Raw data:
***

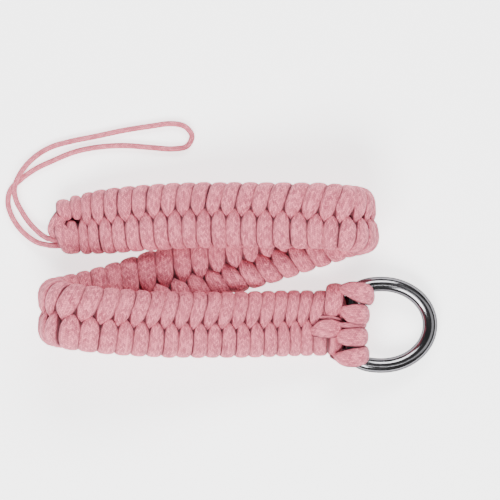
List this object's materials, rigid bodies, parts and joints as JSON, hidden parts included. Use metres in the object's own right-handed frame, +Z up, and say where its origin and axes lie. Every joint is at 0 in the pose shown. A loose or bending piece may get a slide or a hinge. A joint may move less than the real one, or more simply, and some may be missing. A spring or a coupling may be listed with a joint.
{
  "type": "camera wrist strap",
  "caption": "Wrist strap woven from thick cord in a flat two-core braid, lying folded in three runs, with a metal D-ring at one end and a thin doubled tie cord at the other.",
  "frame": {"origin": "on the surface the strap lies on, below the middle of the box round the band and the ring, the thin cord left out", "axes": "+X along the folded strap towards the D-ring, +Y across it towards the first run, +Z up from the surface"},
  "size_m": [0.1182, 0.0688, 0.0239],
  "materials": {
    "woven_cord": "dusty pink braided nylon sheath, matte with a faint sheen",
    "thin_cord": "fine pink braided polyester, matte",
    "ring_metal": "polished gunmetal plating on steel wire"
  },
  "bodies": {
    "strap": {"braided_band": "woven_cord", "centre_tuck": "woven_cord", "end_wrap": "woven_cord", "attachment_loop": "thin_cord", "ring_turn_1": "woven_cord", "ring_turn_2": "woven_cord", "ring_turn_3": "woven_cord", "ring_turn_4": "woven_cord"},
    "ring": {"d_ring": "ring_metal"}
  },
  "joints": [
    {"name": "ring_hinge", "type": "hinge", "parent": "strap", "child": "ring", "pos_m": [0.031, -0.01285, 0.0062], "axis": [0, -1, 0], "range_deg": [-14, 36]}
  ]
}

***

What you have to do: Repeat the lines above exactly.

Correct response:
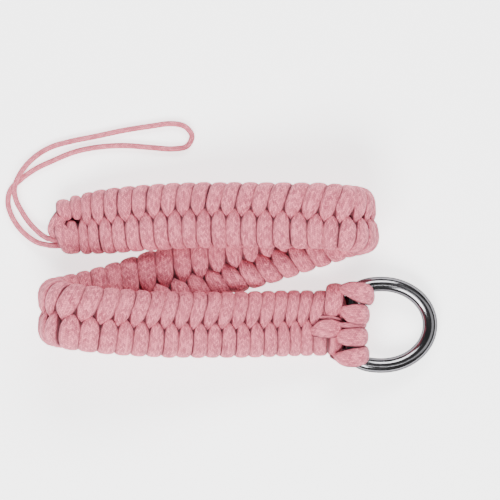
List this object's materials, rigid bodies, parts and joints as JSON, hidden parts included. Use metres in the object's own right-handed frame, +Z up, and say where its origin and axes lie. Every joint is at 0 in the pose shown. A loose or bending piece may get a slide or a hinge. A joint may move less than the real one, or more simply, and some may be missing. A spring or a coupling may be listed with a joint.
{
  "type": "camera wrist strap",
  "caption": "Wrist strap woven from thick cord in a flat two-core braid, lying folded in three runs, with a metal D-ring at one end and a thin doubled tie cord at the other.",
  "frame": {"origin": "on the surface the strap lies on, below the middle of the box round the band and the ring, the thin cord left out", "axes": "+X along the folded strap towards the D-ring, +Y across it towards the first run, +Z up from the surface"},
  "size_m": [0.1182, 0.0688, 0.0239],
  "materials": {
    "woven_cord": "dusty pink braided nylon sheath, matte with a faint sheen",
    "thin_cord": "fine pink braided polyester, matte",
    "ring_metal": "polished gunmetal plating on steel wire"
  },
  "bodies": {
    "strap": {"braided_band": "woven_cord", "centre_tuck": "woven_cord", "end_wrap": "woven_cord", "attachment_loop": "thin_cord", "ring_turn_1": "woven_cord", "ring_turn_2": "woven_cord", "ring_turn_3": "woven_cord", "ring_turn_4": "woven_cord"},
    "ring": {"d_ring": "ring_metal"}
  },
  "joints": [
    {"name": "ring_hinge", "type": "hinge", "parent": "strap", "child": "ring", "pos_m": [0.031, -0.01285, 0.0062], "axis": [0, -1, 0], "range_deg": [-14, 36]}
  ]
}